Son and Kane plagued Man City all game long. As always, City dominated the ball and put tremendous stress on the Spurs defense by parking the whole team right in front of Tottenham's penalty area and practically never moving. City also pressed well after losing the ball, which limited the number of times Tottenham was able to escape its own third. Nevertheless, Spurs' 5-4-1 defensive setup clogged the center of the pitch, which forced the Mancs to create mostly through defensible half-space crosses. And the times the Lily Whites were able to get free, there were Son and Kane—the latter of whom feasted on the considerable gaps at Rodri's sides when Ilkay Gündoğan couldn't fill them in time—to rip through the Sky Blues' back line and set sights on Ederson's goal.

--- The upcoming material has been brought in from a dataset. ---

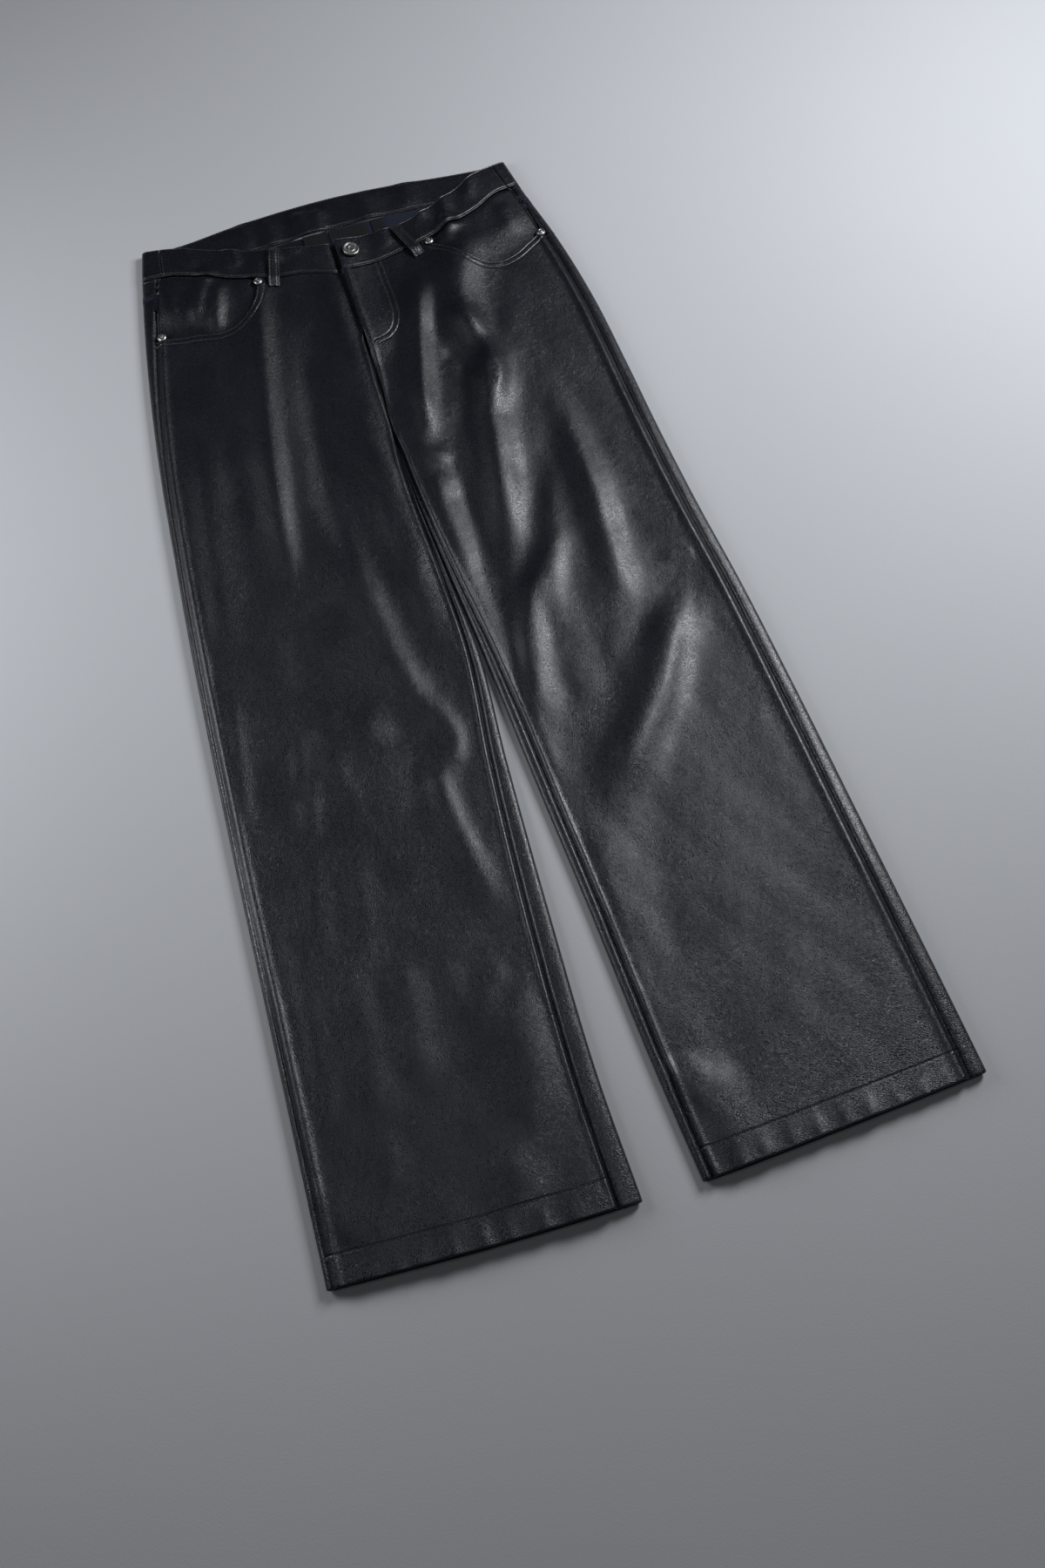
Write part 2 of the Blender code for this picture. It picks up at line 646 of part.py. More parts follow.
def build_waistband():
    """Back waistband round both sides, and the two front ones."""
    strip = STRIP_END * np.array([0.0, 0.25, 0.45, 0.62, 0.76, 0.89])
    roll = STRIP_END + np.array([0.0, 5.0, 11.0, 17.5, 30.0])
    even = np.linspace(STRIP_END + 60.0, SPAN / 2, 6)
    to_middle = np.concatenate([strip, roll, even])
    stations = np.concatenate([to_middle, SPAN - to_middle[-2::-1]])
    rows = np.linspace(0.0, SPAN, BAND_ROWS)
    wall("waistband_back", back_band, stations, rows, BAND)
    for half, count in ((RIGHT, RIGHT_BAND_COLUMNS), (LEFT, LEFT_BAND_COLUMNS)):
        columns = np.linspace(0.0, SPAN, count)
        wall(f"waistband_front_{half.name}", front_band(half), columns, rows, BAND)


def build_pockets():
    """The facings that close the scooped front pockets."""
    for half, scoop in ((RIGHT, RIGHT_SCOOP), (LEFT, LEFT_SCOOP)):
        columns = np.linspace(0.0, SPAN, FACING_COLUMNS)
        rows = np.linspace(0.0, SPAN, FACING_ROWS)
        wall(f"pocket_facing_{half.name}", pocket_facing(half, scoop), columns, rows, LEATHER)


def build_fly():
    """The closed zip, plain, under both fronts' edges."""

    def surface(u, v):
        y = across(*ZIP_Y, v, False)
        x = RIGHT.at("inner", y) + across(*ZIP_X, u, False)
        return x, y, RIGHT.height(x, y) - LEATHER - LAP_GAP

    columns = np.linspace(0.0, SPAN, ZIP_COLUMNS)
    rows = np.linspace(0.0, SPAN, ZIP_ROWS)
    wall("fly_zip", surface, columns, rows, ZIP_WALL, CLOTH_LOOK)


def build_loops():
    """Belt loops over the waistband: each bows up between its seated ends."""
    for half, (name, (top, foot)) in zip((RIGHT, LEFT), LOOPS.items()):
        top, foot = np.array(top, float), np.array(foot, float)
        along = top - foot
        side = np.array([along[1], -along[0]]) / np.linalg.norm(along)

        def surface(u, v, half=half, foot=foot, along=along, side=side):
            share = v / SPAN
            offset = (u / SPAN - 0.5) * LOOP_WIDTH
            x = foot[0] + along[0] * share + side[0] * offset
            y = foot[1] + along[1] * share + side[1] * offset
            onto_band = smoothstep(share / LOOP_END)
            bow = LOOP_BULGE * onto_band * smoothstep((1.0 - share) / LOOP_END)
            seat = lying_on(half, x, y) + BAND_PROUD * onto_band + LOOP_SEAT
            return x, y, seat + LOOP_WALL + bow

        columns = np.linspace(0.0, SPAN, LOOP_COLUMNS)
        wall(name, surface, columns, np.linspace(0.0, SPAN, LOOP_ROWS), LOOP_WALL)


def turned(name, profile, place, half, segments, proud):
    """A round piece turned from its profile, standing square on the top face."""
    x, y = (np.array(value, float) for value in place)
    step = SLOPE_STEP
    slope_x = (lying_on(half, x + step, y) - lying_on(half, x - step, y)) / (2 * step)
    slope_y = (lying_on(half, x, y + step) - lying_on(half, x, y - step)) / (2 * step)
    mesh = bpy.data.meshes.new(name)
    points = [(radius * MM, 0.0, height * MM) for radius, height in profile]
    mesh.from_pydata(points, [(i, i + 1) for i in range(len(points) - 1)], [])
    obj = new_object(name, mesh, METAL_LOOK)
    screw = obj.modifiers.new("Turn", "SCREW")
    screw.steps = segments
    screw.render_steps = segments
    screw.use_merge_vertices = True
    screw.merge_threshold = 0.00001
    obj.location = Vector((float(x), float(y), float(lying_on(half, x, y) + proud))) * MM
    normal = Vector((-float(slope_x), -float(slope_y), 1.0))
    obj.rotation_mode = "QUATERNION"
    obj.rotation_quaternion = normal.to_track_quat("Z", "Y")
    return obj


def build_metalwork():
    """The waist button and the four pocket rivets."""
    turned("button", BUTTON_PROFILE, BUTTON_AT, LEFT, BUTTON_SEGMENTS, BAND_PROUD)
    for number, place in enumerate(RIVETS_AT, start=1):
        half = RIGHT if place[0] < 0 else LEFT
        turned(f"rivet_{number}", RIVET_PROFILE, place, half, RIVET_SEGMENTS, RIVET_SEAT)


def build_labels():
    """Label and size tag, bare, on the inner face of the yokes below the back waistband."""
    for name, xs, ys in (("label", LABEL_X, LABEL_Y), ("size_tag", TAG_X, TAG_Y)):

        def surface(u, v, xs=xs, ys=ys):
            x, y = across(*xs, u, False), across(*ys, v, False)
            return x, y, LEATHER + SEAM_GAP + LABEL_WALL + 0.0 * u * v

        ends = np.linspace(0.0, SPAN, 3)
        wall(name, surface, ends, ends, LABEL_WALL, CLOTH_LOOK)


def centre_on_origin():
    """Move every piece so that the middle of the garment's box lies over the origin."""
    bpy.context.view_layer.update()
    graph = bpy.context.evaluated_depsgraph_get()
    pieces = bpy.data.collections[COLLECTION].objects
    corners = []
    for obj in pieces:
        evaluated = obj.evaluated_get(graph)
        corners += [evaluated.matrix_world @ Vector(corner) for corner in evaluated.bound_box]
    corners = np.array(corners)
    middle = (corners.min(axis=0) + corners.max(axis=0)) / 2
    for obj in pieces:
        obj.location -= Vector((middle[0], middle[1], 0.0))


def main():
    for obj in list(bpy.data.objects):
        bpy.data.objects.remove(obj, do_unlink=True)
    collection = bpy.data.collections.new(COLLECTION)
    bpy.context.scene.collection.children.link(collection)
    build_legs()
    build_pockets()
    build_fly()
    build_waistband()
    build_loops()
    build_metalwork()
    build_labels()
    centre_on_origin()


main()
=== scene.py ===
"""Finished look of a pair of leather trousers laid flat on a studio floor.

Each half of the garment is a flattened tube, and its panels are shells on that form, with the
folds laid in as soft ridges and troughs. Tables are in millimetres, with X to the
wearer's left, Y from the hem to the waist and Z up from the floor.
"""

import math

import bmesh
import bpy
import numpy as np
from bpy.props import FloatProperty, FloatVectorProperty, IntProperty, PointerProperty
from mathutils import Matrix, Vector


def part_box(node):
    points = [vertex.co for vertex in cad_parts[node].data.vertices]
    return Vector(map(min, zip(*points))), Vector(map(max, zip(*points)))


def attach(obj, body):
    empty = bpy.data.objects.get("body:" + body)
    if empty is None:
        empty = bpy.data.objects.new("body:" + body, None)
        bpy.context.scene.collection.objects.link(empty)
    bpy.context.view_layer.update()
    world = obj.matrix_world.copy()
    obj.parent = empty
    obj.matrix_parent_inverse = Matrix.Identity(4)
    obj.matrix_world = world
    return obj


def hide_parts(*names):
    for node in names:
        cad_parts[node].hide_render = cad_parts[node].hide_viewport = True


bl_info = {
    "name": "Leather Trousers",
    "version": (1, 0, 0),
    "blender": (4, 5, 0),
    "location": "View3D > Sidebar > Trousers",
    "description": "Leather trousers laid flat, with stitching, metalwork and a studio floor",
    "category": "Add Mesh",
}

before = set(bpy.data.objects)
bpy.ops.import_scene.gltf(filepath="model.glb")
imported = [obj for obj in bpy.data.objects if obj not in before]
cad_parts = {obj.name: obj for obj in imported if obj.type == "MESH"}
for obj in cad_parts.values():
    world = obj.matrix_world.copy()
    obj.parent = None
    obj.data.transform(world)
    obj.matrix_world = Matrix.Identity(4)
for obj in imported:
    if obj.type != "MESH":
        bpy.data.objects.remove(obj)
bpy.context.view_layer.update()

MM = 0.001
LABEL_X = (-34.0, 32.0)
LABEL_Y = (993.0, 1033.5)
LABEL_WALL = 0.8
LABEL_CLOTH = 0.5
LABEL_HEIGHT = 1.5  # of its underside, over the floor
LABEL_WAVE_HEIGHT = 0.5
LABEL_WAVE_PACE = 0.13  # radians a millimetre
TAG_X = (38.5, 50.5)
TAG_Y = (1019.0, 1034.5)
label_low, label_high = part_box("label")
# from the tables' frame to the part's own
SHIFT = np.array(
    [
        (label_low.x + label_high.x) / 2 - sum(LABEL_X) / 2 * MM,
        (label_low.y + label_high.y) / 2 - sum(LABEL_Y) / 2 * MM,
        0.0,
    ]
)

# ---------------------------------------------------------------- the pattern

SEAM_GAP = 0.3
INSEAM_GAP = 0.5
FACING_GAP = 2.2
ROLL = 5.0  # how far a folded edge curves inwards before it is flat
LEAST = 3.6  # the top face's height stays between these two
MOST = 22.0
SOFT = 0.8
EDGE_FALL = 38.0  # how far from a folded edge the large folds reach their height
SMALL_FALL = 12.0  # the same for the small ones
UNEVENNESS = ((0.32, 46.0, 3), (0.13, 15.0, 4))  # height, length and seed of each
UNEVEN_WAVES = 6
UNEVEN_RANGE = (0.7, 1.5)  # shares of the length that the waves take

CROTCH_Y = 782.0
CROTCH_RISE = 62.0
INSEAM_FADE = 45.0
SEAM_MARGIN = 4.0

FLY_END_Y = 868.0
FLY_LAP = 8.0
FLY_LIFT = 4.2
FLY_REACH = 36.0
FLY_EDGE_LIFT = 2.6
FLY_EDGE_WIDTH = 2.6
FLY_RUN_IN = 26.0
FLY_RUN = 34.0
LAP_START = 12.0
LAP_RUN = 20.0
BAND_PROUD = 0.9
BAND_RADIUS = 1.3
BAND_END_STEP = 2.6
BAND_TOP_HEIGHT = 5.0  # what is higher belongs to the strips on top
BAND_UNDERLAP = 24.0
BAND_UNDERLAP_DROP = 3.4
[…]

Tottenham's second goal looked a lot like its first. Kane once again exploited a gap between Rodri and Gündoğan to receive the ball in space, once again slung a gorgeous pass out to a motoring Son, and once Son was in possession he played another killer pass, this time to Kane who caught up with the move he started so that he could finish it too. Kane's late game-winner, scored deep into stoppage time just a couple minutes after City knotted the score with a stoppage time goal of its own, was a more traditional striker's goal, with him scrapping with a defender before raising up and heading in the decider. It was the perfect cap to a perfect display, Kane showing that he can excel even at the typical striker thing after 90 minutes playing the position in a way only he can.

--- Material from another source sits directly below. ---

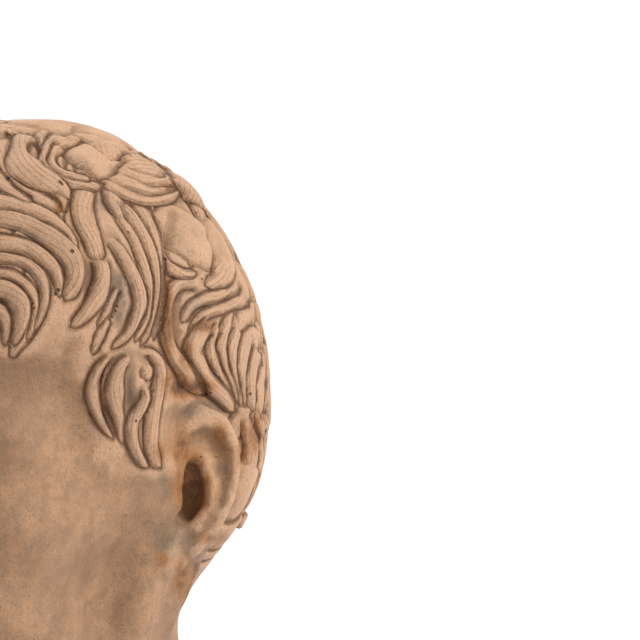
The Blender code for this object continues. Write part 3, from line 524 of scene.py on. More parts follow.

One of the best things about soccer is its limitless possibilities. There are as many ways to play as the imagination can conjure, and each way has an image of victory or dominance all its own. City played well, had more than twice as much of the ball (71 percent), fired off more than three times as many shots (21 to seven), and easily could've gotten something from the match. In spite of that, the match looked exactly the way Tottenham wanted with City pressing but rarely threatening, and with Spurs biding its time to make the most out of its handful of chances. When Man City dominates, it often looks a lot like it did on Saturday. But Tottenham has Harry Kane, who is able to turn opposition dominance into Spurs victory, and that made all the difference.